◆ WHAT YOU NEED TO DO ◆
Reproduce each line of the material precisely.

◆ DATA SECTION ◆
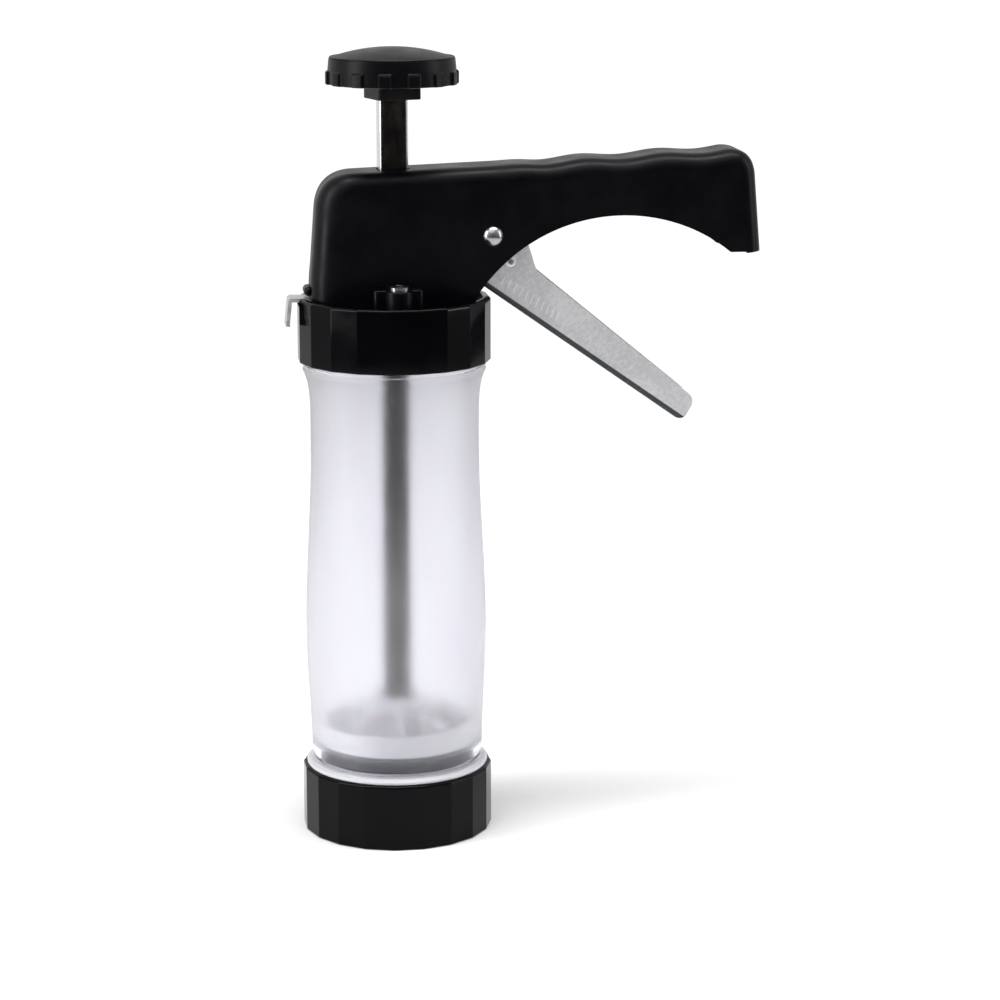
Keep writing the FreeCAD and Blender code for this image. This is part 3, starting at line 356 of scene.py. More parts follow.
class Recipe:
    """Builds one node material around a Principled shader."""

    def __init__(self, name: str) -> None:
        """Start a material that holds only its shader and output.

        Args:
            name: the material's name.
        """
        self.material = bpy.data.materials.new(name)
        self.material.use_nodes = True
        self.tree = self.material.node_tree
        self.tree.nodes.clear()
        self.output = self.tree.nodes.new("ShaderNodeOutputMaterial")
        self.shader = self.tree.nodes.new("ShaderNodeBsdfPrincipled")
        self.tree.links.new(self.shader.outputs[0], self.output.inputs[0])

    def node(self, kind: str, **settings: Any) -> bpy.types.Node:
        """Add a node and set its own properties.

        Args:
            kind: the node's type.
            settings: its properties, by name.

        Returns:
            The node.
        """
        made = self.tree.nodes.new(kind)
        for key, value in settings.items():
            setattr(made, key, value)
        return made

    def feed(self, socket: Socket, value: Any) -> None:
        """Link a socket to another, or set it to a constant.

        Args:
            socket: the input.
            value: an output to link, or a number, vector or colour.
        """
        if isinstance(value, Socket):
            self.tree.links.new(value, socket)
        elif isinstance(value, tuple) and len(value) == 3 and socket.type == "RGBA":
            socket.default_value = (*value, 1.0)
        else:
            socket.default_value = value

    def set(self, **values: Any) -> None:
        """Set shader sockets by name, with spaces written as underscores."""
        for key, value in values.items():
            self.feed(self.shader.inputs[key.replace("_", " ")], value)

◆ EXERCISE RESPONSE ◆
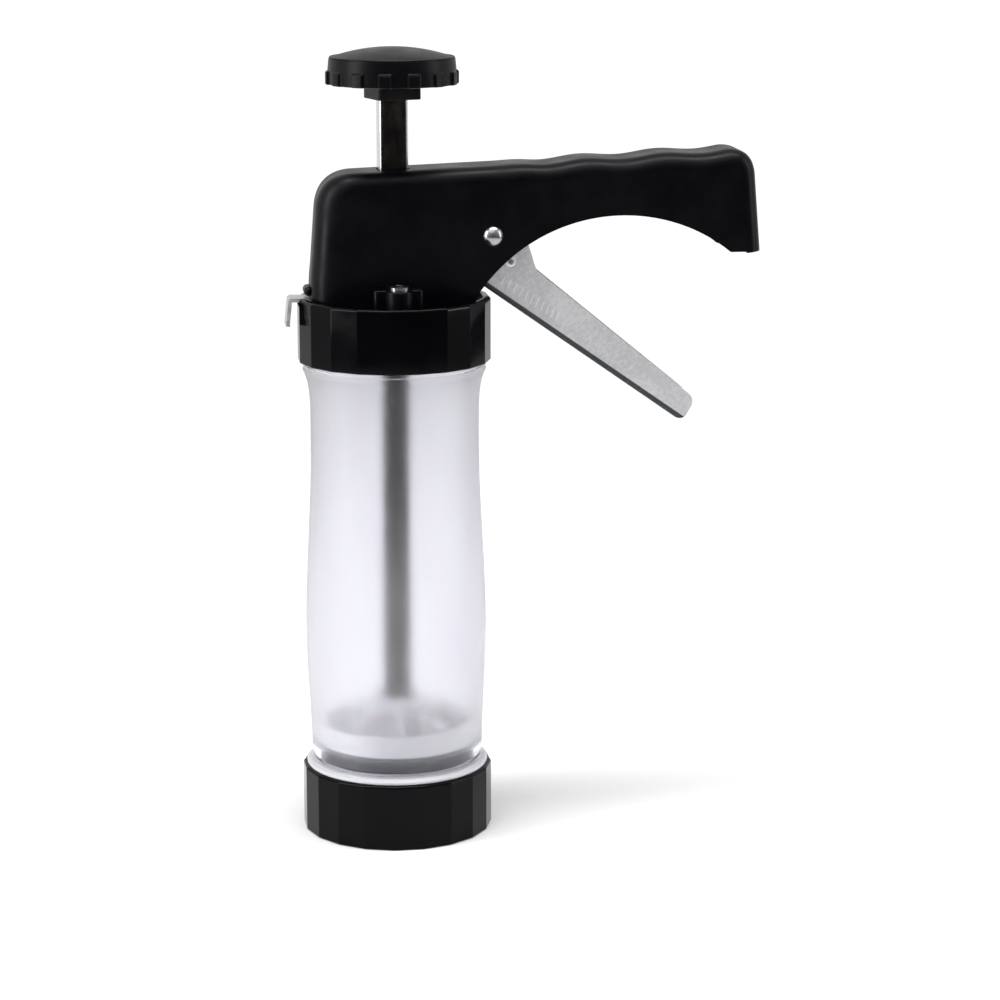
Keep writing the FreeCAD and Blender code for this image. This is part 3, starting at line 356 of scene.py. More parts follow.
class Recipe:
    """Builds one node material around a Principled shader."""

    def __init__(self, name: str) -> None:
        """Start a material that holds only its shader and output.

        Args:
            name: the material's name.
        """
        self.material = bpy.data.materials.new(name)
        self.material.use_nodes = True
        self.tree = self.material.node_tree
        self.tree.nodes.clear()
        self.output = self.tree.nodes.new("ShaderNodeOutputMaterial")
        self.shader = self.tree.nodes.new("ShaderNodeBsdfPrincipled")
        self.tree.links.new(self.shader.outputs[0], self.output.inputs[0])

    def node(self, kind: str, **settings: Any) -> bpy.types.Node:
        """Add a node and set its own properties.

        Args:
            kind: the node's type.
            settings: its properties, by name.

        Returns:
            The node.
        """
        made = self.tree.nodes.new(kind)
        for key, value in settings.items():
            setattr(made, key, value)
        return made

    def feed(self, socket: Socket, value: Any) -> None:
        """Link a socket to another, or set it to a constant.

        Args:
            socket: the input.
            value: an output to link, or a number, vector or colour.
        """
        if isinstance(value, Socket):
            self.tree.links.new(value, socket)
        elif isinstance(value, tuple) and len(value) == 3 and socket.type == "RGBA":
            socket.default_value = (*value, 1.0)
        else:
            socket.default_value = value

    def set(self, **values: Any) -> None:
        """Set shader sockets by name, with spaces written as underscores."""
        for key, value in values.items():
            self.feed(self.shader.inputs[key.replace("_", " ")], value)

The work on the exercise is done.